Output exactly the lines that run from the line containing "check and export" through the line containing "if empty is", with both ends included.

━━━ Recorded information

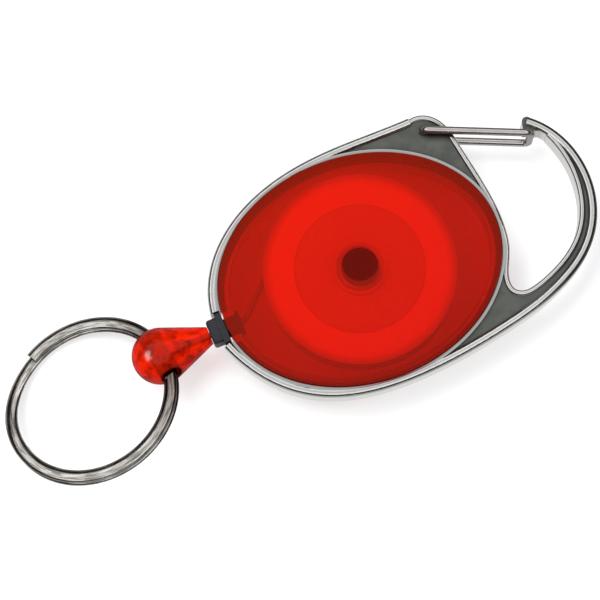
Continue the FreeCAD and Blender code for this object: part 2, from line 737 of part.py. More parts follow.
def make_drum():
    """Flanged spool, open to the front, with a cord hole through the barrel wall."""
    body = make_body("spool_drum")
    section = sketch(body, "drum_section", "XZ_Plane")
    profile(section, [
        ("spool_bore", "spool_bottom"),
        ("spool_radius", "spool_bottom"),
        ("spool_radius", "spool_bottom + flange_thick"),
        ("barrel_outer", "spool_bottom + flange_thick"),
        ("barrel_outer", "spool_top - flange_thick"),
        ("spool_radius", "spool_top - flange_thick"),
        ("spool_radius", "spool_top"),
        ("cap_radius", "spool_top"),
        ("cap_radius", "cap_level"),
        ("barrel_inner", "cap_level"),
        ("barrel_inner", "spool_bottom + flange_thick"),
        ("spool_bore", "spool_bottom + flange_thick"),
    ])
    turn(body, section, "drum_turning")
    doc.recompute()
    hole = sketch(body, "anchor_hole_outline", "XZ_Plane")
    # the plane's normal is -y, at 270 degrees; turn it to the anchor angle
    swing = Rotation(V(0, 1, 0), size("anchor_angle") - 270.0)
    hole.AttachmentOffset = Placement(V(0, 0, 0), swing)
    circle(hole, "anchor_hole", at=(0.0, size("anchor_level")))
    doc.recompute()
    pocket(body, hole, "anchor_hole_cut", "anchor_cut", along_normal=True)
    return body


def make_spool_cap():
    return make_disc("spool_cap", "cap_level", "cap_radius - cap_gap", "spool_bore",
                     "spool_top - cap_level")


# ------------------------------------------------------------ mainspring and cord
STEPS_PER_TURN = 16  # curve points in each turn of spring or cord
COIL_TURNS = 7.85
LAY_TURNS = 3        # turns in each of the two full lays
LAY_BLEND = 0.12     # turns before and after a change of lay in which the radius grows


def make_mainspring():
    """Flat strip coiled between arbor and barrel, with a tang in the arbor slot."""
    turns = size("spring_turns")
    half = size("spring_thick") / 2
    height = value("spring_to - spring_from")
    inner, outer = size("spring_inner"), size("spring_outer")
    steps = int(turns * STEPS_PER_TURN)

    def spiral(offset):
        return through([polar(inner + offset + (outer - inner) * k / steps,
                              2 * math.pi * turns * k / steps) for k in range(steps + 1)])

    low, high = spiral(-half), spiral(half)
    outline = Part.Wire([low.toShape(), Part.makeLine(low.EndPoint, high.EndPoint),
                         high.toShape(), Part.makeLine(high.StartPoint, low.StartPoint)])
    strip = Part.Face(outline).extrude(V(0, 0, height))
    start = size("tang_from")
    tang = Part.makeBox(inner + half - start, 2 * half, height, V(start, -2 * half, 0))
    return add_shape("mainspring", strip.fuse(tang).removeSplitter(),
                     Placement(V(0, 0, size("spring_from")), Rotation()))


def make_cord_coil():
    """Cord winding: three lays, each over the one before, ending at LEAVE."""
    one, two, three = size("lay_one"), size("lay_two"), size("lay_three")
    low, high = size("lay_low"), size("lay_high")
    second, third = LAY_TURNS, 2 * LAY_TURNS  # turns at which these lays begin
    begin = LEAVE - COIL_TURNS * 2 * math.pi
    steps = int(COIL_TURNS * STEPS_PER_TURN)
    points = []
    for k in range(steps + 1):
        turns = k / steps * COIL_TURNS
        if turns <= second:
            radius = one
            z = low + (high - low) * turns / LAY_TURNS
        elif turns <= third:
            radius = two
            z = high - (high - low) * (turns - second) / LAY_TURNS
        else:
            radius = three
            z = low + (MID.z - low) * (turns - third) / (COIL_TURNS - third)
        for change, before, after in ((second, one, two), (third, two, three)):
            if abs(turns - change) < LAY_BLEND:
                share = (turns - change + LAY_BLEND) / (2 * LAY_BLEND)
                radius = before + (after - before) * smooth(share)
        points.append(polar(radius, begin + turns * 2 * math.pi, z))
    edge = through(points).toShape()
    first = edge.FirstParameter
    section = Part.makeCircle(size("cord_radius"), edge.valueAt(first), edge.tangentAt(first))
    return add_shape("cord_coil", sweep(edge, Part.Wire([section])))


def make_anchor_knot():
    knot = primitive("Sphere", "cord_anchor_knot", Radius="anchor_knot")
    centre = polar(size("anchor_knot_at"), ANCHOR, size("anchor_level"))
    knot.Placement = Placement(centre, Rotation())
    return knot


def make_cord_lead():
    """Cord from the winding round the guide bend, then along the pull line to the knot."""
    body = make_body("cord_lead")
    path = sketch(body, "lead_path", "XY_Plane", "mid_level")
    tangent_point = polar(size("lay_three"), LEAVE)
    heading = (GUIDE - tangent_point).normalize()
    start = tangent_point + heading * size("lead_start_gap")
    bend = size("guide_bend")
    setback = bend * math.tan(math.acos(heading.dot(OUT_DIR)) / 2)
    bend_from = GUIDE - heading * setback
    bend_to = GUIDE + OUT_DIR * setback
    # the bend turns clockwise, so its centre is to the right of the heading
    centre = bend_from + V(heading.y, -heading.x, 0) * bend
    bend_mid = centre + (GUIDE - centre).normalize() * bend
    end = OUTLET + OUT_DIR * value("ball_reach - knot_at - knot_radius - lead_end_gap")
    path.addGeometry(Part.LineSegment(start, bend_from), False)
    path.addGeometry(Part.Arc(bend_from, bend_mid, bend_to), False)
    path.addGeometry(Part.LineSegment(bend_to, end), False)
    doc.recompute()
    section = start_section(body, "lead_section", path)
    circle(section, "cord_radius")
    doc.recompute()
    pipe(body, section, path, "lead_run", upright=False)
    return body


def make_stop_knot():
    """Two crossed loops on a ball, inside the ring holder."""
    centre = BALL + IN_DIR * size("knot_at")
    solids = []
    for name, axis, angle in (("knot_loop_a", V(0, 1, 0), 65), ("knot_loop_b", V(1, 0, 0), 80)):
        loop = primitive("Torus", name, Radius1="knot_radius - cord_radius - knot_loop_gap",
                         Radius2="cord_radius")
        loop.Placement = Placement(centre, HOLDER_ROTATION.multiply(Rotation(axis, angle)))
        solids.append(loop)
    core = primitive("Sphere", "knot_core", Radius="knot_core")
    core.Placement = Placement(centre, Rotation())
    return fuse("cord_stop_knot", *solids, core)


# ------------------------------------------------------------ ring holder
ARC_POINT_ANGLE = 0.6  # radians; a point the ball arc passes through


def make_holder():
    """Ball running into a cone along the holder's +x, with an eye across the ball."""
    body = make_body("ring_holder")
    apex, radius, nose = size("cone_apex"), size("ball_radius"), size("nose_at")
    cone_half = math.asin(radius / apex)
    nose_radius = (apex - nose) * math.tan(cone_half)
    touch = (radius * math.sin(cone_half), radius * math.cos(cone_half))
    section = sketch(body, "holder_section", "XZ_Plane")
    add_lines(section, [(-radius, 0), (nose, 0), (nose, nose_radius), touch])
    arc_point = V(-radius * math.sin(ARC_POINT_ANGLE), radius * math.cos(ARC_POINT_ANGLE), 0)
    section.addGeometry(Part.Arc(V(*touch, 0), arc_point, V(-radius, 0, 0)), False)
    turn(body, section, "holder_turning", axis="H_Axis")
    doc.recompute()

    eye = sketch(body, "eye_outline", "XY_Plane")
    circle(eye, "eye_radius")
    eye.AttachmentOffset = Placement(V(0, 0, 0), Rotation(V(0, 1, 0), EYE_LEAN))
    pocket(body, eye, "eye")
    bore = sketch(body, "holder_bore_outline", "YZ_Plane")
    circle(bore, "holder_bore")
    pocket(body, bore, "holder_bore_cut", "holder_bore_depth", along_normal=True)

    # way for the knot, ending in a dome
    way = sketch(body, "knot_way_outline", "YZ_Plane")
    circle(way, "knot_pocket")
    pocket(body, way, "knot_way", "knot_at", along_normal=True)
    dome_section = sketch(body, "knot_dome_section", "XZ_Plane")
    knot_x, way_radius = size("knot_at"), size("knot_pocket")
    back_x = knot_x - size("dome_overlap")
    add_lines(dome_section, [(back_x, 0), (knot_x + way_radius, 0)])
    add_arc(dome_section, (knot_x, 0), way_radius, 0, math.pi / 2)
    add_lines(dome_section, [(knot_x, way_radius), (back_x, way_radius), (back_x, 0)])
    knot_dome = turn(body, dome_section, "knot_dome", axis="H_Axis", cut=True)
    doc.recompute()

    # the two mouths of the eye, on the upper and lower sides of the ball
    def mouth(box):
        outside = box.ZMin > 3.0 or box.ZMax < -3.0
        return outside and box.XLength > 2.5 and box.YLength > 2.5 and box.XMax < 3.0

    dress_edges(body, "Chamfer", "eye_mouths", knot_dome, mouth, "Size", "eye_flare")
    body.Placement = Placement(BALL, HOLDER_ROTATION)
    return body


# ------------------------------------------------------------ split ring
RING_STEPS = 96
RING_END_GAP = 0.10  # turns left out at each wire end
JOGGLE_HALF = 0.09   # turns before and after one full turn in which the wire climbs
RING_TURN = 5.72     # radians from the ball-to-ring direction to the ring's local x


def ring_level(turns):
    """Height of the wire centre: lower lay, joggle around one turn, upper lay."""
    level = value("ring_strand_tall + ring_strand_gap") / 2
    share = (turns - (1 - JOGGLE_HALF)) / (2 * JOGGLE_HALF)
    return -level + 2 * level * smooth(min(1.0, max(0.0, share)))


def make_split_ring():
    """Oval wire wound two turns, with the joggle between them."""
    mean = size("ring_mean")
    points = []
    for k in range(RING_STEPS + 1):
        turns = RING_END_GAP + (2 - 2 * RING_END_GAP) * k / RING_STEPS
        points.append(polar(mean, 2 * math.pi * turns, ring_level(turns)))
    start = points[0]
    outward = V(start.x, start.y, 0).normalize()
    oval = Part.Ellipse(start + outward * (size("ring_strand_wide") / 2),
                        start + V(0, 0, size("ring_strand_tall") / 2), start)
    solid = sweep(through(points).toShape(), Part.Wire([oval.toShape()]))
    ring_x = (RING_TO * math.cos(RING_TURN)
              + RING_NORMAL.cross(RING_TO) * math.sin(RING_TURN)).normalize()
    pose = rotation_to(ring_x, RING_NORMAL.cross(ring_x), RING_NORMAL)
    return add_shape("split_ring", solid, Placement(RING_CENTRE, pose))


# ------------------------------------------------------------ build, check and export
pieces = [
    make_frame(), make_gate(), make_front_cover(), make_rear_cover(), make_grommet(),
    make_arbor(), make_screw(), make_plug(), make_washer("rear"), make_washer("front"),
    make_drum(), make_spool_cap(), make_mainspring(), make_cord_coil(), make_anchor_knot(),
    make_cord_lead(), make_stop_knot(), make_holder(), make_split_ring(),
]
doc.recompute()

faults = [(obj.Name, obj.State) for obj in doc.Objects
          if "Invalid" in obj.State or "Error" in obj.State]
faults += [(piece.Name, "shape null or not valid") for piece in pieces
           if piece.Shape.isNull() or not piece.Shape.isValid()]
if faults:
    raise RuntimeError("not clean: %s" % faults)
for piece in pieces:
    piece.Shape.exportStep("parts/%s.step" % piece.Label)
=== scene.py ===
import bpy
import json
import math
import numpy as np
from mathutils import Matrix, Vector

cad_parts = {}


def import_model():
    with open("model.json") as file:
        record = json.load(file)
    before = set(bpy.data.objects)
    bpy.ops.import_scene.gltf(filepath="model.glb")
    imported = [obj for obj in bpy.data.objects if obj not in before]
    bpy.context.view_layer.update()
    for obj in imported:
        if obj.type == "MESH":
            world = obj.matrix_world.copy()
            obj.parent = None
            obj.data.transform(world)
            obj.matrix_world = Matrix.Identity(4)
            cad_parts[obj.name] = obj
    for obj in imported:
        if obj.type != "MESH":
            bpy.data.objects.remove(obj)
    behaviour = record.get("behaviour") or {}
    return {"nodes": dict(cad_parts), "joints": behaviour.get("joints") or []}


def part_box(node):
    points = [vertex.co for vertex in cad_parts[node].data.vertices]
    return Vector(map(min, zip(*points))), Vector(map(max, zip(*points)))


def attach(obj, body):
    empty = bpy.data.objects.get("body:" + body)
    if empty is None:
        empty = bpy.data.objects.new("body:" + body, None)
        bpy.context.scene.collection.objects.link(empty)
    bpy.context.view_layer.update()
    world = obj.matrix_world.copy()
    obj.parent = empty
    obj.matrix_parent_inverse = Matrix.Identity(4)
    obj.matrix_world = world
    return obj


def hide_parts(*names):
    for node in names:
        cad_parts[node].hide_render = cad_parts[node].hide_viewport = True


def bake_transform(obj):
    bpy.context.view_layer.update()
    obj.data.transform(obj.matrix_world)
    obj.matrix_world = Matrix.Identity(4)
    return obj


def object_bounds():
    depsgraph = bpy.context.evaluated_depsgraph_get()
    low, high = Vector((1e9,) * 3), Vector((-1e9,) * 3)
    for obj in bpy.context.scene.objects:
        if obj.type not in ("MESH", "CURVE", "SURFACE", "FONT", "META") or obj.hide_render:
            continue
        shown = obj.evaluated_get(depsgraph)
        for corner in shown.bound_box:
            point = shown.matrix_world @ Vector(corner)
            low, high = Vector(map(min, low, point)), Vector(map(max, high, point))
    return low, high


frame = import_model()
cad_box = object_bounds()
nodes = frame["nodes"]
scene = bpy.context.scene
MM = 0.001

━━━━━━

== In response ==
# ------------------------------------------------------------ build, check and export
pieces = [
    make_frame(), make_gate(), make_front_cover(), make_rear_cover(), make_grommet(),
    make_arbor(), make_screw(), make_plug(), make_washer("rear"), make_washer("front"),
    make_drum(), make_spool_cap(), make_mainspring(), make_cord_coil(), make_anchor_knot(),
    make_cord_lead(), make_stop_knot(), make_holder(), make_split_ring(),
]
doc.recompute()

faults = [(obj.Name, obj.State) for obj in doc.Objects
          if "Invalid" in obj.State or "Error" in obj.State]
faults += [(piece.Name, "shape null or not valid") for piece in pieces
           if piece.Shape.isNull() or not piece.Shape.isValid()]
if faults:
    raise RuntimeError("not clean: %s" % faults)
for piece in pieces:
    piece.Shape.exportStep("parts/%s.step" % piece.Label)
=== scene.py ===
import bpy
import json
import math
import numpy as np
from mathutils import Matrix, Vector

cad_parts = {}


def import_model():
    with open("model.json") as file:
        record = json.load(file)
    before = set(bpy.data.objects)
    bpy.ops.import_scene.gltf(filepath="model.glb")
    imported = [obj for obj in bpy.data.objects if obj not in before]
    bpy.context.view_layer.update()
    for obj in imported:
        if obj.type == "MESH":
            world = obj.matrix_world.copy()
            obj.parent = None
            obj.data.transform(world)
            obj.matrix_world = Matrix.Identity(4)
            cad_parts[obj.name] = obj
    for obj in imported:
        if obj.type != "MESH":
            bpy.data.objects.remove(obj)
    behaviour = record.get("behaviour") or {}
    return {"nodes": dict(cad_parts), "joints": behaviour.get("joints") or []}


def part_box(node):
    points = [vertex.co for vertex in cad_parts[node].data.vertices]
    return Vector(map(min, zip(*points))), Vector(map(max, zip(*points)))


def attach(obj, body):
    empty = bpy.data.objects.get("body:" + body)
    if empty is None:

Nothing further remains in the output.